Und so lässt der kanadische Regisseur die Oper, die 1791 zur Krönung von Leopold II. zum König von Böhmen komponiert wurde, im Heute spielen. Dazu passend aber doch sehr nüchtern, ja extrem kalt wirken die grauen Konferenzsäle wie auch das Büro des Regierungschefs mit Mikros und Laptops ausgestattet und mit einer Zuschauertribüne im Hintergrund (Ausstattung: Gideon Davy). Extrem skrupellos wird Vitellia gezeigt, die mit allen Mitteln zur Macht kommen will, ihre Reize einsetzt, Personenschützer besticht und das Attentat in Auftrag gibt. Optisch erinnert sie an Giorgia Meloni, was kein Zufall sein dürfte. Insgesamt ist Carsens Personenführung ist professionell und glaubhaft.

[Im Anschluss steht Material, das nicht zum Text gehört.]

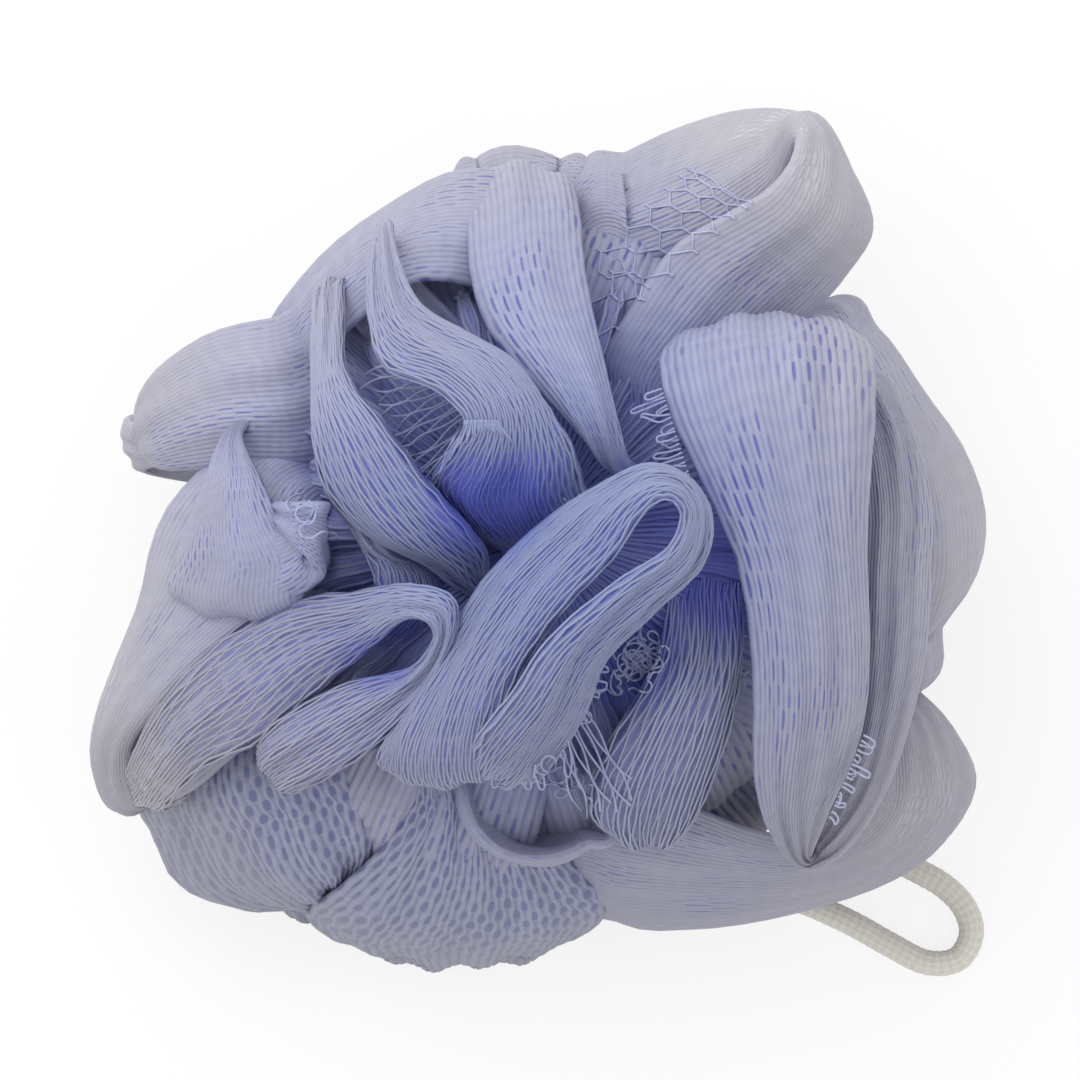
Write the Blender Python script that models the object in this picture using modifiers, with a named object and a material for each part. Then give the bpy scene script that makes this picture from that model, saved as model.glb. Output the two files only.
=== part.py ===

Von hoher Qualität ist das Sängerensemble: Allen voran singt Daniel Behle einen intensiven, ausdruckstarken Titelhelden mit weicher und schöner Stimmfärbung. Alexandra Marcellier ist eine rachsüchtige, lüsterne Vitellia mit ihrem in der Tiefe etwas schwächer klingenden Sopran, mit großer Differenzierungskunst, reichen Emotionen und perfekten Koloraturen. Als ihr Werkzeug: Sesto, Freund des Kaisers und zwiespältiger "Verräter", den die Intendantin Cecilia Bartoli, wieder einmal das Zentrum der Produktion, erstmalig in Ihrer Karriere szenisch mit ausdrucksstarkem Mezzosopran und Schattierungsreichtum singt. Die Zerrissenheit dieser Figur wird in jeder Phase intensiv spürbar. Mélissa Petit gibt eine wunderbare Servilia mit sicheren Höhen. Anna Tetruashvili ist ein bubenhafter und ausgesprochen schönstimmiger Annio, Ildebrando D'Arcangelo ein markanter, sehr präsenter Publio. Il Canto di Orfeo (Einstudierung: Jacopo Facchini), fällt mit seinem Wohlklang und seiner großen Homogenität auf.

Ungemein differenziert auf historischen Instrumenten spielt das Bartoli mitgegründete Ensemble Les Musiciens du Prince-Monaco unter Gianluca Capuano: Zugespitzt, aufgeraut, hochdramatisch aber auch weich und fein und immer ausbalanciert.

Großer Jubel und ein paar Buhs für die Regie!